For smarter sharding, we feed test timing data back into the splitter. Our CI writes a test-timings.json file that records how long each test file took. The next build uses this data to distribute tests evenly across shards by execution time rather than file count, which prevents one shard from getting all the slow integration tests.
Docker Layer Optimization
Our Docker builds were painfully slow because the Dockerfile was structured poorly. Every code change invalidated the cache from the COPY . . line onward, including dependency installation. The fix is to structure your Dockerfile so that layers change from least frequent to most frequent:
# Bad: everything rebuilds on any code change
FROM node:20-alpine
WORKDIR /app
COPY . .
RUN npm ci
RUN npm run build
# Good: dependency layer is cached separately
FROM node:20-alpine
WORKDIR /app
COPY package.json package-lock.json ./
RUN npm ci --production
COPY . .
RUN npm run build
By copying only package.json and package-lock.json first, the npm ci layer is cached as long as dependencies do not change. This alone saved 90 seconds per build for our largest service.
We also adopted multi-stage builds to keep final images small:
FROM node:20-alpine AS builder
WORKDIR /app
COPY package.json package-lock.json ./
RUN npm ci
COPY . .
RUN npm run build
FROM node:20-alpine
WORKDIR /app
COPY --from=builder /app/dist ./dist
COPY --from=builder /app/node_modules ./node_modules
CMD ["node", "dist/server.js"]
The final image contains only the build output and production dependencies. Our average image size dropped from 1.2GB to 180MB, which also sped up image pull times during deployment.
Monorepo Strategies: Only Build What Changed
In a monorepo with 12 services, running every pipeline on every commit is wasteful. We use path-based filtering to only trigger builds for services that actually changed:
on:
push:
paths:
- 'services/payments/**'
- 'packages/shared-utils/**'
- '.github/workflows/payments.yml'
The critical detail is including shared packages in the path filter. If shared-utils changes, every service that depends on it needs to rebuild. We maintain a dependency graph in a simple JSON file and a script that generates the path filters. When a shared package changes, CI triggers builds for all downstream services automatically.
Reducing Flaky Tests
Flaky tests are the hidden tax on CI performance. A test that fails 5% of the time does not sound bad until you realize that with 1,800 tests, the probability of at least one flaky failure per run is nearly 100%. Engineers retry the pipeline, doubling the average wall-clock time.
We attacked flaky tests with a three-pronged approach:
- Quarantine: Tests that fail more than twice without code changes are automatically moved to a quarantine suite that runs separately and does not block merges. A Slack bot notifies the owning team.

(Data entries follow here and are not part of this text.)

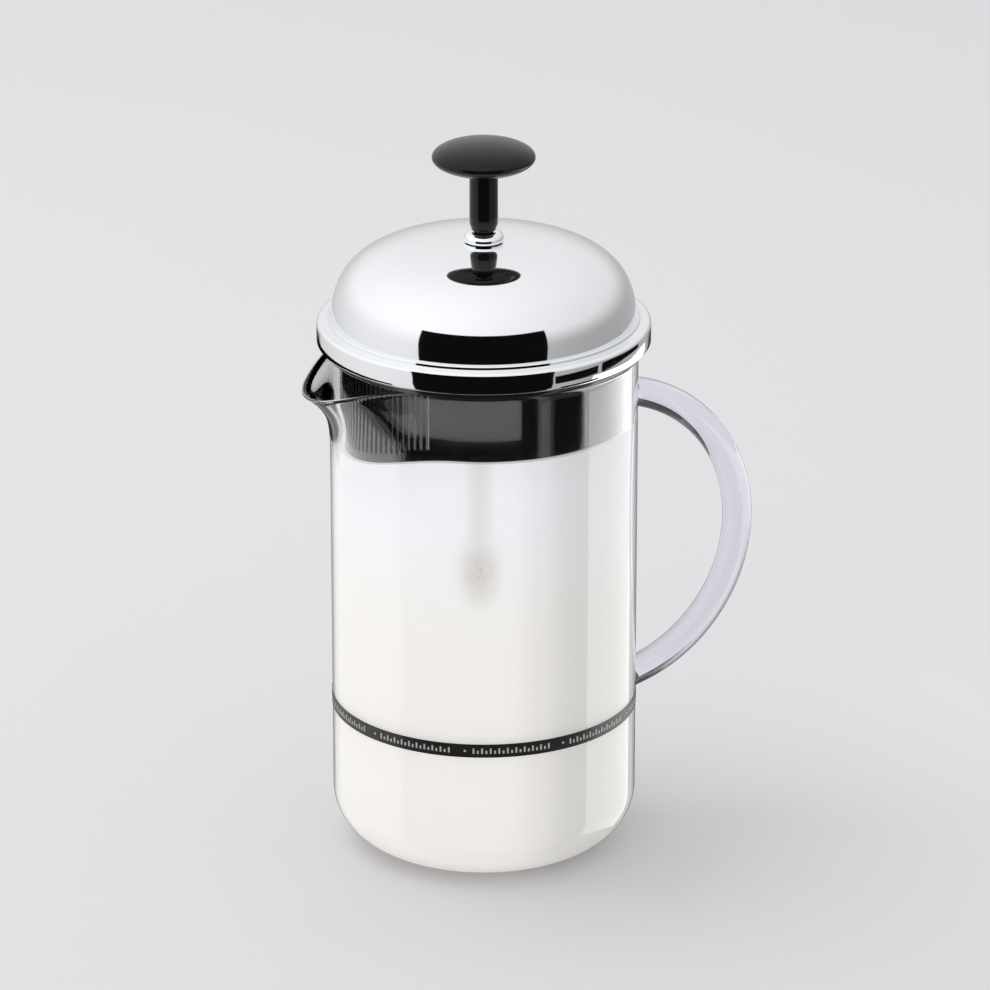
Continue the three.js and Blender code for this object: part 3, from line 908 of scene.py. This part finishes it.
class FROTHER_OT_guide(bpy.types.Operator):
    """Turn the guide bush with its bead, and its washer and nut"""

    bl_idname = "frother.guide"
    bl_label = "Guide bush"

    def execute(self, context):
        lowest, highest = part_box("guide_bush")
        stem_r = 3.5 * MM
        bead_low = high("lid_dome").z + 0.06 * MM
        bead_top = highest.z
        round_r = 1.65 * MM
        neck = 0.35 * MM
        bush = turn("guide_bead", [
            (BORE_R, lowest.z + neck),
            (BORE_R + neck, lowest.z),
            (stem_r - neck, lowest.z),
            (stem_r, lowest.z + neck),
            *run((stem_r, lowest.z + neck), (stem_r, bead_low), 4),
            *arc(highest.y - round_r, bead_top - round_r, round_r, -16, 90, 22),
            (BORE_R + neck, bead_top),
            (BORE_R, bead_top - neck),
        ])
        finish_piece(bush, "guide_bead", chrome_material(), "guide", "polished_chrome", "guide_bush")
        low_z, high_z = low("guide_washer").z, high("guide_washer").z
        ring = washer("bush_washer", low_z, high_z, stem_r + 0.25 * MM, high("guide_washer").y)
        finish_piece(ring, "bush_washer", steel_material(), "guide", "stainless_steel", "guide_washer")
        low_z, high_z = low("guide_nut").z, high("guide_nut").z
        hexagon = hex_nut("bush_nut", low_z, high_z - low_z, 11 * MM, stem_r + 0.2 * MM)
        finish_piece(hexagon, "bush_nut", steel_material(), "guide", "stainless_steel", "guide_nut")
        return {"FINISHED"}


# ---- Plunger ---------------------------------------------------------------------------------

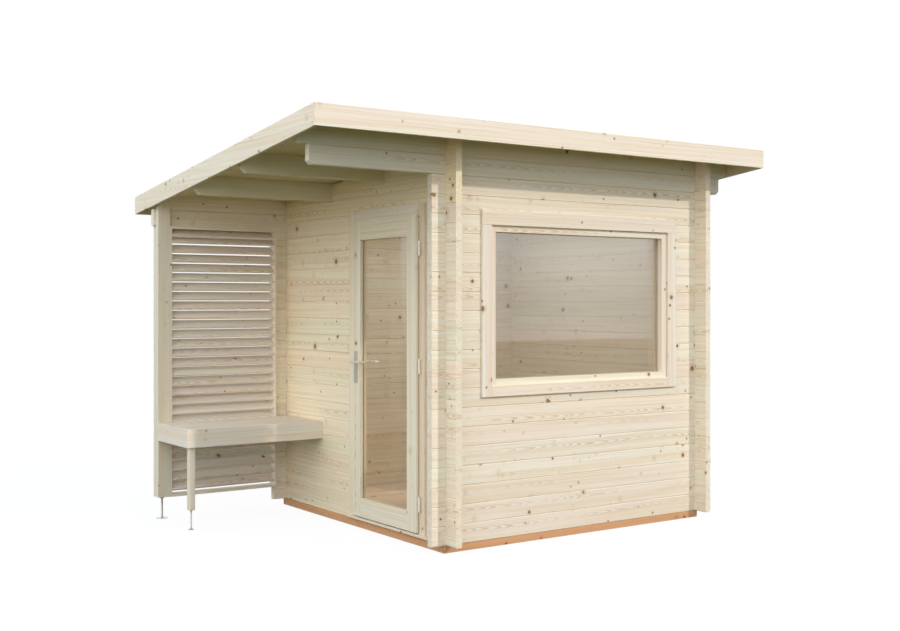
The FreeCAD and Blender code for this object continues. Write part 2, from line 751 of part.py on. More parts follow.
def leaf_glass_area():
    """Sight size of the door's glass as y0, y1, z0, z1."""
    return (
        LEAF_HINGE_EDGE + STILE_W,
        LEAF_LOCK_EDGE - STILE_W,
        LEAF_BOTTOM + BOTTOM_RAIL_H,
        LEAF_TOP - TOP_RAIL_H,
    )


def glass_groove(margin):
    """Slab where the door's glass sits in the leaf, grown by a margin."""
    y0, y1, z0, z1 = leaf_glass_area()
    x0 = LEAF_OUT + DOOR_GLASS_DEPTH
    edge = GLASS_EDGE + margin
    return box(x0 - margin, x0 + DOOR_GLASS_T + margin, y0 - edge, y1 + edge, z0 - edge, z1 + edge)


def leaf_body():
    """Slab of the leaf with its lip at both sides and the top."""
    lip = box(LEAF_OUT, LEAF_OUT + LIP_T, LEAF_HINGE_EDGE, LEAF_LOCK_EDGE, LEAF_BOTTOM, LEAF_TOP)
    y0 = LEAF_HINGE_EDGE + LIP_W
    y1 = LEAF_LOCK_EDGE - LIP_W
    core = box(LEAF_OUT, LEAF_IN, y0, y1, LEAF_BOTTOM, LEAF_TOP - LIP_W)
    return lip.fuse(core).removeSplitter()


def door_leaf():
    """Glazed, rebated leaf of two stiles and two rails as one glued frame."""
    y0, y1, z0, z1 = leaf_glass_area()
    body = leaf_body().cut(box(LEAF_OUT - CUT, LEAF_IN + CUT, y0, y1, z0, z1)).cut(glass_groove(GLASS_GAP))
    for height in HINGE_HEIGHTS:
        body = body.cut(leaf_shank(height, SHANK_GAP))
    return [body.cut(box(LEAF_OUT - CUT, LEAF_IN + CUT, *spindle_area(SHANK_GAP)))]


def door_glass():
    return [glass_groove(0.0)]


def fixed_shank(height, margin):
    """Shank of the lower knuckle, driven into the jamb's face."""
    z = height - KNUCKLE_H / 2
    return cylinder(SHANK_D + 2 * margin, SHANK_L + margin, (HINGE_X, HINGE_Y, z), (1, 0, 0))


def leaf_shank(height, margin):
    """Shank of the upper knuckle, driven into the edge of the leaf."""
    z = height + KNUCKLE_H / 2
    return cylinder(SHANK_D + 2 * margin, SHANK_L + margin, (HINGE_X, HINGE_Y, z), (0, 1, 0))


def hinge_pins():
    """Lower knuckles with pin and shank, fixed to the jamb."""
    parts = []
    for height in HINGE_HEIGHTS:
        base = (HINGE_X, HINGE_Y, height - KNUCKLE_H)
        barrel = cylinder(HINGE_D, KNUCKLE_H, base, (0, 0, 1))
        pin = cylinder(HINGE_PIN_D, KNUCKLE_H + PIN_RISE, base, (0, 0, 1))
        parts.append(barrel.fuse(pin).fuse(fixed_shank(height, 0.0)).removeSplitter())
    return parts


def hinge_knuckles():
    """Upper knuckles with bore and shank, fixed to the leaf."""
    parts = []
    for height in HINGE_HEIGHTS:
        base = (HINGE_X, HINGE_Y, height + KNUCKLE_GAP)
        barrel = cylinder(HINGE_D, KNUCKLE_H - KNUCKLE_GAP, base, (0, 0, 1))
        bore_d = HINGE_PIN_D + 2 * HINGE_PIN_GAP
        bore = cylinder(bore_d, PIN_RISE + CUT, (HINGE_X, HINGE_Y, height), (0, 0, 1))
        parts.append(barrel.fuse(leaf_shank(height, 0.0)).cut(bore).removeSplitter())
    return parts


def handle_y():
    """Middle of the lock stile."""
    return LEAF_LOCK_EDGE - STILE_W / 2


def spindle_area(margin):
    """Section of the square spindle as y0, y1, z0, z1, grown by a margin."""
    half = SPINDLE_W / 2 + margin
    y = handle_y()
    return y - half, y + half, LEVER_Z - half, LEVER_Z + half


def lever_handle(face_x, outward):
    """Back plate, neck and returned lever on one face of the leaf."""
    y = handle_y()
    plate_x = sorted((face_x + outward * SEAT_GAP, face_x + outward * (SEAT_GAP + PLATE_T)))
    plate_top = LEVER_Z + PLATE_RISE
    plate = box(*plate_x, y - PLATE_W / 2, y + PLATE_W / 2, plate_top - PLATE_H, plate_top)
    root = face_x + outward * SEAT_GAP
    bend = LEVER_D
    tip = root + outward * (PLATE_T + NECK_L)
    straight = tip - outward * bend
    far = y - LEVER_L
    neck = cylinder(LEVER_D, abs(straight - root), (root, y, LEVER_Z), (outward, 0, 0))
    grip = cylinder(LEVER_D, LEVER_L - 2 * bend, (tip, far + bend, LEVER_Z), (0, 1, 0))
    back = LEVER_RETURN - bend
    hook = cylinder(LEVER_D, back, (straight - outward * back, far, LEVER_Z), (outward, 0, 0))
    lever = neck.fuse(grip).fuse(hook)
    lever = lever.fuse(elbow(straight, y - bend, y, outward)).fuse(elbow(straight, far + bend, far, outward))
    return [plate.fuse(lever).removeSplitter()]


def elbow(x, centre_y, y, outward):
    """Quarter bend of the lever bar in a level plane."""
    section = Part.Face(Part.Wire([
        Part.makeCircle(LEVER_D / 2, FreeCAD.Vector(x, y, LEVER_Z), FreeCAD.Vector(1, 0, 0))
    ]))
    turn = 90 if (y > centre_y) == (outward < 0) else -90
    return section.revolve(FreeCAD.Vector(x, centre_y, LEVER_Z), FreeCAD.Vector(0, 0, 1), turn)


def handle_outer():
    """Outer handle with the spindle through the leaf and a keyhole in its plate."""
    reach = box(LEAF_OUT - SEAT_GAP, LEAF_IN - SEAT_GAP, *spindle_area(0.0))
    plate_x = LEAF_OUT - SEAT_GAP - PLATE_T
    key = cylinder(KEYHOLE_D, 2 * PLATE_T, (plate_x - CUT, handle_y(), LEVER_Z - KEYHOLE_DROP), (1, 0, 0))
    return [lever_handle(LEAF_OUT, -1)[0].fuse(reach).cut(key).removeSplitter()]


def handle_inner():
    return lever_handle(LEAF_IN, 1)


def window_sight():
    """Clear glass area of the window as x0, x1, z0, z1."""
    return (
        WINDOW_LEFT + FRAME_STILE,
        WINDOW_RIGHT - FRAME_STILE,
        WINDOW_BOTTOM + FRAME_RAIL,
        WINDOW_TOP - FRAME_RAIL,
    )


def pane(margin):
    """Insulating pane with its edge let into the frame, grown by a margin."""
    x0, x1, z0, z1 = window_sight()
    edge = GLASS_EDGE + margin
    return box(x0 - edge, x1 + edge, PANE_SET - margin, PANE_SET + PANE_T + margin, z0 - edge, z1 + edge)


def window_frame():
    """Fixed frame in the window wall, rebated for the pane."""
    x0, x1, z0, z1 = window_sight()
    outer = box(WINDOW_LEFT, WINDOW_RIGHT, 0, FRAME_DEPTH, WINDOW_BOTTOM, WINDOW_TOP)
    sight = box(x0, x1, -CUT, FRAME_DEPTH + CUT, z0, z1)
    return [outer.cut(sight).cut(pane(GLASS_GAP))]


def window_glass():
    return [pane(0.0)]


def casing_box(x0, x1, z0, z1):
    """Casing board on the face of the window wall."""
    return box(x0, x1, -CASING_T - SEAT_GAP, -SEAT_GAP, z0, z1)


def casing_area():
    """Inner edges of the window casing as x0, x1, z0, z1."""
    return (
        WINDOW_LEFT + CASING_LAP_LEFT,
        WINDOW_RIGHT - CASING_LAP_RIGHT,
        WINDOW_BOTTOM + CASING_LAP_BOTTOM,
        WINDOW_TOP - CASING_LAP_TOP,
    )


def casing_sides():
    x0, x1, z0, z1 = casing_area()
    low = z0 - CASING_BOTTOM_H
    return [
        casing_box(x0 - CASING_W, x0, low, z1 - SEAT_GAP),
        casing_box(x1, x1 + CASING_W, low, z1 - SEAT_GAP),
    ]


def casing_top():
    x0, x1, z0, z1 = casing_area()
    return [casing_box(x0 - CASING_W, x1 + CASING_W, z1, z1 + CASING_TOP_H)]


def casing_bottom():
    x0, x1, z0, z1 = casing_area()
    return [casing_box(x0 + SEAT_GAP, x1 - SEAT_GAP, z0 - CASING_BOTTOM_H, z0)]


NODES = {
    "base_beams": base_beams,
    "floor_boards": floor_boards,
    "wall_front_below": wall_front_below,
    "wall_front_left": wall_front_left,
    "wall_front_right": wall_front_right,
    "wall_front_above": wall_front_above,
    "beam_front_lower": beam_front_lower,
    "beam_front_upper": beam_front_upper,
    "wall_left_front": wall_left_front,
    "wall_left_back": wall_left_back,
    "wall_left_above": wall_left_above,
    "wall_right": wall_right,
    "wall_back": wall_back,
    "beam_back_lower": beam_back_lower,
    "beam_back_upper": beam_back_upper,
    "purlins": purlins,
    "roof_boards": roof_boards,
    "roof_cover": roof_cover,
    "fascia_front": fascia_front,
    "fascia_back": fascia_back,
    "fascia_left": fascia_left,
    "fascia_right": fascia_right,
    "post": post,
    "louvre_screen": louvre_screen,
    "bench_seat": bench_seat,
    "bench_apron": bench_apron,
    "bench_battens": bench_battens,
    "bench_leg": bench_leg,
    "screw_feet": screw_feet,
    "window_frame": window_frame,
    "window_glass": window_glass,
    "casing_sides": casing_sides,
    "casing_top": casing_top,
    "casing_bottom": casing_bottom,
    "door_jamb_hinge": door_jamb_hinge,
    "door_jamb_lock": door_jamb_lock,
    "door_head": door_head,
    "door_sill": door_sill,
    "door_stops": door_stops,
    "hinge_pins": hinge_pins,
    "door_leaf": door_leaf,
    "door_glass": door_glass,
    "hinge_knuckles": hinge_knuckles,
    "handle_outer": handle_outer,
    "handle_inner": handle_inner,
}


def finish(solids):
    """One compound in the part's frame: centred under the roof outline, ground at zero."""
    shift = FreeCAD.Vector(-(ROOF_LEFT + ROOF_RIGHT) / 2, -(ROOF_FRONT + ROOF_BACK) / 2, BASE_H)
    shape = solids[0] if len(solids) == 1 else Part.makeCompound(solids)
    return shape.translated(shift)


os.makedirs("parts", exist_ok=True)
for name, build in NODES.items():
    finish(build()).exportStep("parts/" + name + ".step")
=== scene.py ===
"""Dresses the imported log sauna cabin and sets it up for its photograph.

Everything is in metres in the part's own frame: X along the window wall away from the
terrace, Y from the window wall to the back wall, Z up from the ground.
"""

from __future__ import annotations

import logging
import math
from dataclasses import dataclass
from enum import Enum

import bpy
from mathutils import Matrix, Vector

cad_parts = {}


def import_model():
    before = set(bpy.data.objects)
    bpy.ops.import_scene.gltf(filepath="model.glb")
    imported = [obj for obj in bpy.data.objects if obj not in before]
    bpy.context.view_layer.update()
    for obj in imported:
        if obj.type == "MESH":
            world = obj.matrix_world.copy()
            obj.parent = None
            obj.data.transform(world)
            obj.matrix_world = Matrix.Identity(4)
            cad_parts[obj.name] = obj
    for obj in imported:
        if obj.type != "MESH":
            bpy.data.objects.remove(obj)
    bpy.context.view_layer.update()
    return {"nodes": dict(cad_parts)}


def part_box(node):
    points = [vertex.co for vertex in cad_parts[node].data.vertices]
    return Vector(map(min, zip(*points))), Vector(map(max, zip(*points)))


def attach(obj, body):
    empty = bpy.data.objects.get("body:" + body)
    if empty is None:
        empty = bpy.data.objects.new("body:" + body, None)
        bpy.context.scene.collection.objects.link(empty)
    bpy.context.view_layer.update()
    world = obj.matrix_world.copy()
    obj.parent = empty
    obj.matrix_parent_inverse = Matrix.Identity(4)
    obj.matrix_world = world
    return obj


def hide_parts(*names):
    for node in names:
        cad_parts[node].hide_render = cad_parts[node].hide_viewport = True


LOG = logging.getLogger("sauna_cabin")
MM = 0.001
COURSE = 0.114  # height that one log adds
BASE_TOP = 0.045  # top of the base beams, where the first front log lies
GLASS_EDGE = 12 * MM  # edge of a pane let into the wood
GLASS_PLAY = 0.4 * MM  # round a pane in its groove
ARRIS_ANGLE = math.radians(32.0)  # edges with a greater turn are rounded
SMOOTH_ANGLE = math.radians(35.0)  # edges with a smaller turn are shaded smooth
FLAT_ANGLE = math.radians(0.5)  # faces with a smaller turn are joined
WELD = 0.01 * MM  # corners closer than this are one
ROOF_BOARD = 0.10922  # cover width of a roof board
FLOOR_BOARD = 0.09467
SEAT_BOARD = 0.1205
SLAT_RISE = 0.06475  # from one slat of the screen to the next

Corner = tuple[float, float, float]  # a place or direction in the part's frame


def linear(colour: str) -> tuple[float, float, float, float]:
    """Turns an sRGB hex value into the linear colour that a shader socket takes.

    Args:
        colour: Six hex digits after a hash sign.

    Returns:
        Linear red, green and blue, and full opacity.
    """
    parts = [int(colour[place : place + 2], 16) / 255 for place in (1, 3, 5)]
    light = [part / 12.92 if part <= 0.04045 else ((part + 0.055) / 1.055) ** 2.4 for part in parts]
    return light[0], light[1], light[2], 1.0


def span(node: str) -> tuple[Corner, Corner]:
    """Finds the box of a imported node.

    Args:
        node: Name of the node.

    Returns:
        Its lowest and its highest corner.
    """
    low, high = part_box(node)
    return tuple(low), tuple(high)


class Grain(Enum):
    """Axes of a board in the part's frame: along the fibres, across the face, into the wood."""

    LOG_X = (0, 2, 1)
    LOG_Y = (1, 2, 0)
    UPRIGHT_FACING_Y = (2, 0, 1)
    UPRIGHT_FACING_X = (2, 1, 0)
    FLAT_X = (0, 1, 2)
    FLAT_Y = (1, 0, 2)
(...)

- Test isolation: We banned shared state between tests. Every integration test gets its own database schema created in a
beforeAlland dropped inafterAll. This eliminated race conditions between parallel shards. - Deterministic time: We replaced
Date.now()in tests with a fixed clock usingjest.useFakeTimers(). Time-dependent tests were our biggest source of flakiness — assertions on "created in the last 5 minutes" would fail when CI was slow.
After 6 weeks of focused cleanup, our flaky test rate dropped from 12% of builds to under 1%. That alone saved an estimated 15 hours of engineer time per week in retries and investigations.
The Full Picture
Here is where each optimization contributed to the total improvement:
- Build caching: -2.5 minutes
- Test parallelization: -6.5 minutes
- Docker layer optimization: -1.5 minutes
- Path-based filtering: -3 minutes (average, by skipping unchanged services)
- Flaky test reduction: -2.5 minutes (by eliminating retries)
A fast CI pipeline is not a luxury. It is a direct multiplier on your team's shipping velocity. Every minute you shave off the feedback loop pays dividends across every engineer, every commit, every day.
Start with build caching and test parallelization — they give you the biggest wins with the least effort. Then tackle Docker optimization and flaky tests. Measure everything, and optimize the slowest stage first.